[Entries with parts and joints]
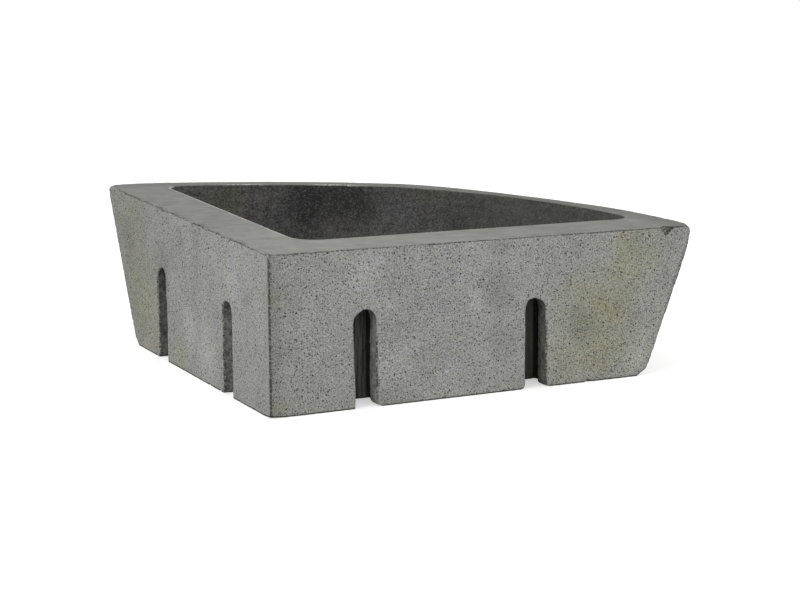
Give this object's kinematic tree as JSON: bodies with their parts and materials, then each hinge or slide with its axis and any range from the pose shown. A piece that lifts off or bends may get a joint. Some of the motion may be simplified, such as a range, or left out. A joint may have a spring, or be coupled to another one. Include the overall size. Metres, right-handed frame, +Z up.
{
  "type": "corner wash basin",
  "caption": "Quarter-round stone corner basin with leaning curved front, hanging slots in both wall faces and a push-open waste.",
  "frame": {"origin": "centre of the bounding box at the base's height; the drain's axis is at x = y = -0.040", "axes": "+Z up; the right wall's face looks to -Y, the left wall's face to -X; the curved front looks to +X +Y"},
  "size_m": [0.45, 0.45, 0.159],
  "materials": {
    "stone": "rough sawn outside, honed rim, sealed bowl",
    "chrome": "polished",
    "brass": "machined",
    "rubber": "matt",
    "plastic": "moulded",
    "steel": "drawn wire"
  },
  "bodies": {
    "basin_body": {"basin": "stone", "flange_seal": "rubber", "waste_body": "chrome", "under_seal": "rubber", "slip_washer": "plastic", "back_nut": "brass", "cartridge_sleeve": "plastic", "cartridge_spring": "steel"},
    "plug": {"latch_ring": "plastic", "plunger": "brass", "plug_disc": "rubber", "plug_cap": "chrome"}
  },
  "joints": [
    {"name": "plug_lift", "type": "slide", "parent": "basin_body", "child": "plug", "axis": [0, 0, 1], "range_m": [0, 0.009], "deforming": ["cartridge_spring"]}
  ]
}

...

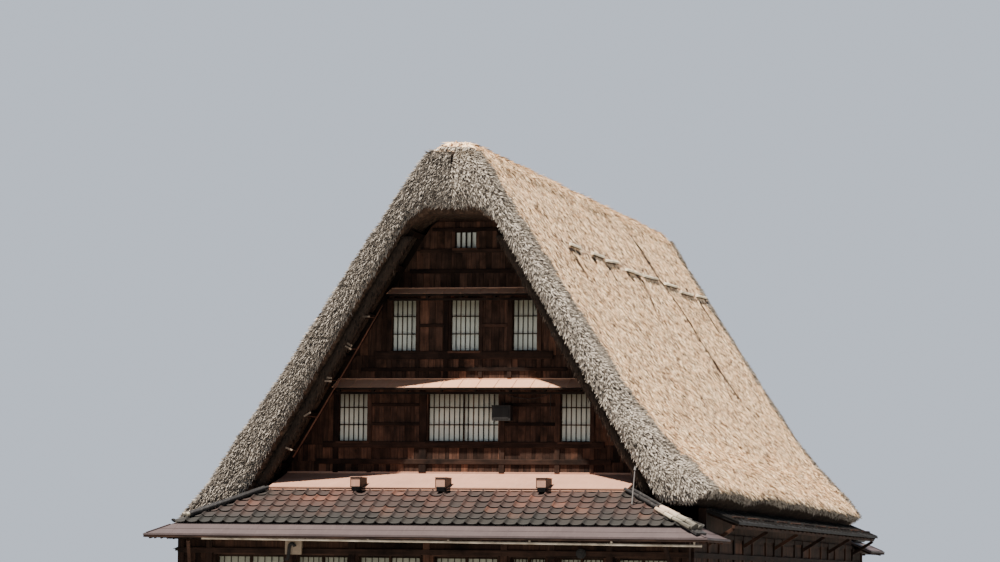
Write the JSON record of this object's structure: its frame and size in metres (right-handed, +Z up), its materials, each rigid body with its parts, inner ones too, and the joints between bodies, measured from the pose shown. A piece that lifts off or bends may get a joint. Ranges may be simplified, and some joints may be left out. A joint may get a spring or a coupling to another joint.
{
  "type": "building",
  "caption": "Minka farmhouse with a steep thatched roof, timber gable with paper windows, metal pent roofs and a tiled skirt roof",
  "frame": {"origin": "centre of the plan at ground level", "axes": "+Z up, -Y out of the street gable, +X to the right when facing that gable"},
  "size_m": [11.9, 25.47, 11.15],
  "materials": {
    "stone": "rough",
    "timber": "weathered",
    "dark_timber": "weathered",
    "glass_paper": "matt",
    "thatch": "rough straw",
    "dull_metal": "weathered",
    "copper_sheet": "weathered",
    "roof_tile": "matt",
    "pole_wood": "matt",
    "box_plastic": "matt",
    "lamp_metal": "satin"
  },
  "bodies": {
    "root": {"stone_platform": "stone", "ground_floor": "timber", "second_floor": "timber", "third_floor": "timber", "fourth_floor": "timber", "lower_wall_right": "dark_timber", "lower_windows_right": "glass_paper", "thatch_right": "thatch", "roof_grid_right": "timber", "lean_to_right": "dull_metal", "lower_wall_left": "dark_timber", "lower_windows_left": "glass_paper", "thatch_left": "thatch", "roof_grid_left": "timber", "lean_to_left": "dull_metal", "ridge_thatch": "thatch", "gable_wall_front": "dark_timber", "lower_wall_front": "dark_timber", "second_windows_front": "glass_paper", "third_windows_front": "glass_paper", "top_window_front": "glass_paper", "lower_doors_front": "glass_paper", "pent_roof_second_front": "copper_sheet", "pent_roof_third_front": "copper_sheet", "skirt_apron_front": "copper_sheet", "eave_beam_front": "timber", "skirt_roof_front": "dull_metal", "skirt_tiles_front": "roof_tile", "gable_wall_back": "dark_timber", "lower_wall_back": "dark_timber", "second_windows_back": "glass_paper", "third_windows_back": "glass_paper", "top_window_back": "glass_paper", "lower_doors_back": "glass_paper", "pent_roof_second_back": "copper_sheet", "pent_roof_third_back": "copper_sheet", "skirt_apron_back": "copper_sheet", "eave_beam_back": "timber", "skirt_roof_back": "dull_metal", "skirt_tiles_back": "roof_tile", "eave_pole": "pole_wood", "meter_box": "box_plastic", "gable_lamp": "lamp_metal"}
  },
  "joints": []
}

...

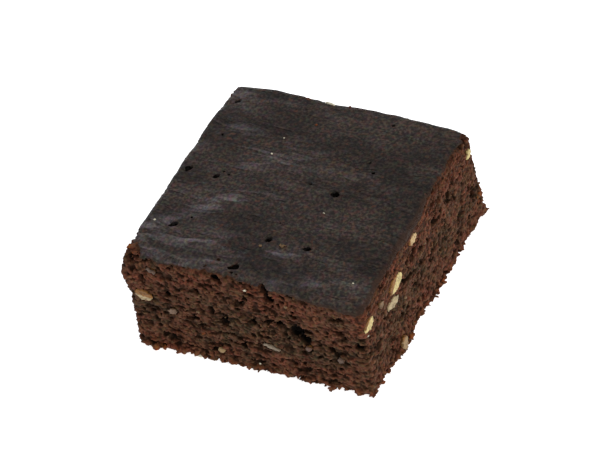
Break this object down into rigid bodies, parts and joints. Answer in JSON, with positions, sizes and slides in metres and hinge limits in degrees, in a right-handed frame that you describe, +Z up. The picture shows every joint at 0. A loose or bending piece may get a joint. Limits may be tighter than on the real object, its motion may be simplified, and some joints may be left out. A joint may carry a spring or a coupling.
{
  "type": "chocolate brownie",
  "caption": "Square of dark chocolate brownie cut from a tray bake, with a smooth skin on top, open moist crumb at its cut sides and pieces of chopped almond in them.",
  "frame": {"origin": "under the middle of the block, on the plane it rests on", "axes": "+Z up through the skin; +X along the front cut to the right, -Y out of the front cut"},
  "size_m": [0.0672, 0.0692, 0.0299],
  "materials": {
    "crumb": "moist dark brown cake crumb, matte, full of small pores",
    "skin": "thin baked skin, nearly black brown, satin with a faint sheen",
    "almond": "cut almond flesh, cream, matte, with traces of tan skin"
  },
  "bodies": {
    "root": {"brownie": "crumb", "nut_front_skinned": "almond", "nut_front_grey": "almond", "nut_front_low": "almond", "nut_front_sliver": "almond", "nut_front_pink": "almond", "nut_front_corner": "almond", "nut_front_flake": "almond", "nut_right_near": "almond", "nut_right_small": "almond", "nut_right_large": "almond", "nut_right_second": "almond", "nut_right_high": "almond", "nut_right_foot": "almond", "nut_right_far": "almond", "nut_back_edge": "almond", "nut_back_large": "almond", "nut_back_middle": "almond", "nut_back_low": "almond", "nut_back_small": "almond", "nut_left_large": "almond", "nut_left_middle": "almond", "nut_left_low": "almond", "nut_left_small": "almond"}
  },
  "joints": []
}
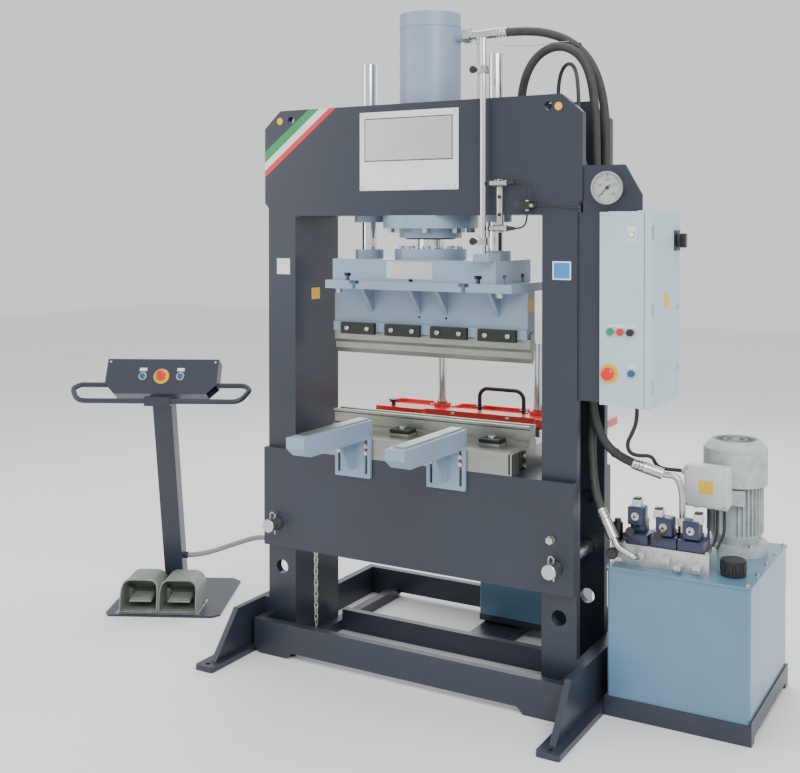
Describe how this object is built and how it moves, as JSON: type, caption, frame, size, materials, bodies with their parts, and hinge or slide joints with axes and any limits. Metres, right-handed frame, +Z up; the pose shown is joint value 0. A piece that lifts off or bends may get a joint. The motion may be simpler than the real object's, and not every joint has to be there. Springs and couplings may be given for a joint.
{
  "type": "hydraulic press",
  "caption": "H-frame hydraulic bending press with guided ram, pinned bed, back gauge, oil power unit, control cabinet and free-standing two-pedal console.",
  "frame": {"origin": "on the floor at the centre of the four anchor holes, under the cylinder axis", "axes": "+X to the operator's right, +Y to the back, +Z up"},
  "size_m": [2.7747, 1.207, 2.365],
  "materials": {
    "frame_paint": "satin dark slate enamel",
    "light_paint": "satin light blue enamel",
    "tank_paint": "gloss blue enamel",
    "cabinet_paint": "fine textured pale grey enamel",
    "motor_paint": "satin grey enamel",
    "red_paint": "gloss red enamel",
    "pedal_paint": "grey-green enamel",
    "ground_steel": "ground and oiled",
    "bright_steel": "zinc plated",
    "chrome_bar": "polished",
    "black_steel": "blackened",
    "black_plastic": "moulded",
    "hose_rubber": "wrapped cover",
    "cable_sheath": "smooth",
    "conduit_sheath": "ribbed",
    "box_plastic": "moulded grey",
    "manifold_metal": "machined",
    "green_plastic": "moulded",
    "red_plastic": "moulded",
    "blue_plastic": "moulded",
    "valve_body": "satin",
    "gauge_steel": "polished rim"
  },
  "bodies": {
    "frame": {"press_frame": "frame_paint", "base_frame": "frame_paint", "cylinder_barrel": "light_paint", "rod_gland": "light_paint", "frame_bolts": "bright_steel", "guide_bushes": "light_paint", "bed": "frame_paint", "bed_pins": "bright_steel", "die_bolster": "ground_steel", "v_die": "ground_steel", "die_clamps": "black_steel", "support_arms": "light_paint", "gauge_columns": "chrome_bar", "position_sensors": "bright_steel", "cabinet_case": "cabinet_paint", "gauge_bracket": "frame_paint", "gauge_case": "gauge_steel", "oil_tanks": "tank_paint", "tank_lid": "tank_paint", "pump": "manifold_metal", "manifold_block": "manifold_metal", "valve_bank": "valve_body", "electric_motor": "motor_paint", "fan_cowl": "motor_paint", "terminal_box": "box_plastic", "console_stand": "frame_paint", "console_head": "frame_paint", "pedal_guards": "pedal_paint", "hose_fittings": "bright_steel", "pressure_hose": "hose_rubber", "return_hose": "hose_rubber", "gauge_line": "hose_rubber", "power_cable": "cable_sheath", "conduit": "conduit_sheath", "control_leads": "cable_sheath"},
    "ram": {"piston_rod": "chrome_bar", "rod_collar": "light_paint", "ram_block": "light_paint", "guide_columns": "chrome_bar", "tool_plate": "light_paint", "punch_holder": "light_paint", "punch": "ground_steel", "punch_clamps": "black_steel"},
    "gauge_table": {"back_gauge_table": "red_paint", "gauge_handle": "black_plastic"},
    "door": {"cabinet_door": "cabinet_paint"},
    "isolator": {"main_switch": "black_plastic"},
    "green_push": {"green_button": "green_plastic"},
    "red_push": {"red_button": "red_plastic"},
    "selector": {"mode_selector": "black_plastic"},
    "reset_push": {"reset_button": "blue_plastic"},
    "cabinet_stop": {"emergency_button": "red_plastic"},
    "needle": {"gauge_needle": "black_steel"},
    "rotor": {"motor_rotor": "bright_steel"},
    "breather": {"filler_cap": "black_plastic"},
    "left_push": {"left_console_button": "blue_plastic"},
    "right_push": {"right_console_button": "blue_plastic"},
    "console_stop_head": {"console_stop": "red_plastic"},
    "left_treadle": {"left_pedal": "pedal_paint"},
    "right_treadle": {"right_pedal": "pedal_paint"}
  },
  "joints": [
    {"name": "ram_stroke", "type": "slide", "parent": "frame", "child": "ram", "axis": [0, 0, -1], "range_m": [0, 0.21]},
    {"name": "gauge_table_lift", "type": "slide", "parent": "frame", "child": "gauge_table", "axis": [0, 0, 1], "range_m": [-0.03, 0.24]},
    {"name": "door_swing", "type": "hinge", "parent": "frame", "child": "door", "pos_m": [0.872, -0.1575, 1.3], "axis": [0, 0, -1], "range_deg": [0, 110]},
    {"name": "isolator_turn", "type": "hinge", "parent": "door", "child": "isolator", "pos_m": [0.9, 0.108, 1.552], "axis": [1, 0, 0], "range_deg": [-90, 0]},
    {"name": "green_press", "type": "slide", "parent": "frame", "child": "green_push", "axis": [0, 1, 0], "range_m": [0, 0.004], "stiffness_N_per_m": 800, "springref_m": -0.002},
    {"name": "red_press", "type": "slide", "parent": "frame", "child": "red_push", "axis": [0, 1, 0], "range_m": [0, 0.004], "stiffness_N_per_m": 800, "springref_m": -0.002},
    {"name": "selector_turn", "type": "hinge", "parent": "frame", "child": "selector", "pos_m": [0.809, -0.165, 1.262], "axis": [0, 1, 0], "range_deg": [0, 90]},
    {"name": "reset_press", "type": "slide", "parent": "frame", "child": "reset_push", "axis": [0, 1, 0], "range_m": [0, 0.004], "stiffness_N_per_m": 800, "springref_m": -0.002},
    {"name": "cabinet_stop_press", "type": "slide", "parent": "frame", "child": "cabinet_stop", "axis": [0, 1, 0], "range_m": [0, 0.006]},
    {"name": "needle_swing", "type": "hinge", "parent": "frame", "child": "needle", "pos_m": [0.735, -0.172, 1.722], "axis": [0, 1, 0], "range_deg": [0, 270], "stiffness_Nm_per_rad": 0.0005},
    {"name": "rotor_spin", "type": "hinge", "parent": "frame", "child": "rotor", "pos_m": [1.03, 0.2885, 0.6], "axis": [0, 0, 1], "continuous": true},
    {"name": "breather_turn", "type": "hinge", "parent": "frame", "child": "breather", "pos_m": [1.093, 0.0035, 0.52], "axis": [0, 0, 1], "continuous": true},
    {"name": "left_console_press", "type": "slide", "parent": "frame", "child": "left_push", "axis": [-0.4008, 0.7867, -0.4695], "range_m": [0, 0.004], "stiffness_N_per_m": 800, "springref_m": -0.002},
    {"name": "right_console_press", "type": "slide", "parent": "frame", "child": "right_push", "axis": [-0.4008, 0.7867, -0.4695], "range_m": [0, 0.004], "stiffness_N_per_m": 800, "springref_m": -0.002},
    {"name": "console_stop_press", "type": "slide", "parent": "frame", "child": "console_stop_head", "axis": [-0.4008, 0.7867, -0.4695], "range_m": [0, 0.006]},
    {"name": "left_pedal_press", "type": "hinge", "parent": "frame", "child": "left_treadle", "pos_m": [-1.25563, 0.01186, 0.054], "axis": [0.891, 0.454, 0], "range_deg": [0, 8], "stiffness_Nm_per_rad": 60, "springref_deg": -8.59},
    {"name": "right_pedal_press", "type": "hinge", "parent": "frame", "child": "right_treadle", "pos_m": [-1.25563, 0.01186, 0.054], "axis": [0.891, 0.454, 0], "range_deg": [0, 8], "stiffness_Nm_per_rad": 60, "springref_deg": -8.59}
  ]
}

WHAT IS REQUIRED -> Copy every line in the records above that contains the word "bending".

WRITTEN ANSWER ->
Break this object down into rigid bodies, parts and joints. Answer in JSON, with positions, sizes and slides in metres and hinge limits in degrees, in a right-handed frame that you describe, +Z up. The picture shows every joint at 0. A loose or bending piece may get a joint. Limits may be tighter than on the real object, its motion may be simplified, and some joints may be left out. A joint may carry a spring or a coupling.
  "caption": "H-frame hydraulic bending press with guided ram, pinned bed, back gauge, oil power unit, control cabinet and free-standing two-pedal console.",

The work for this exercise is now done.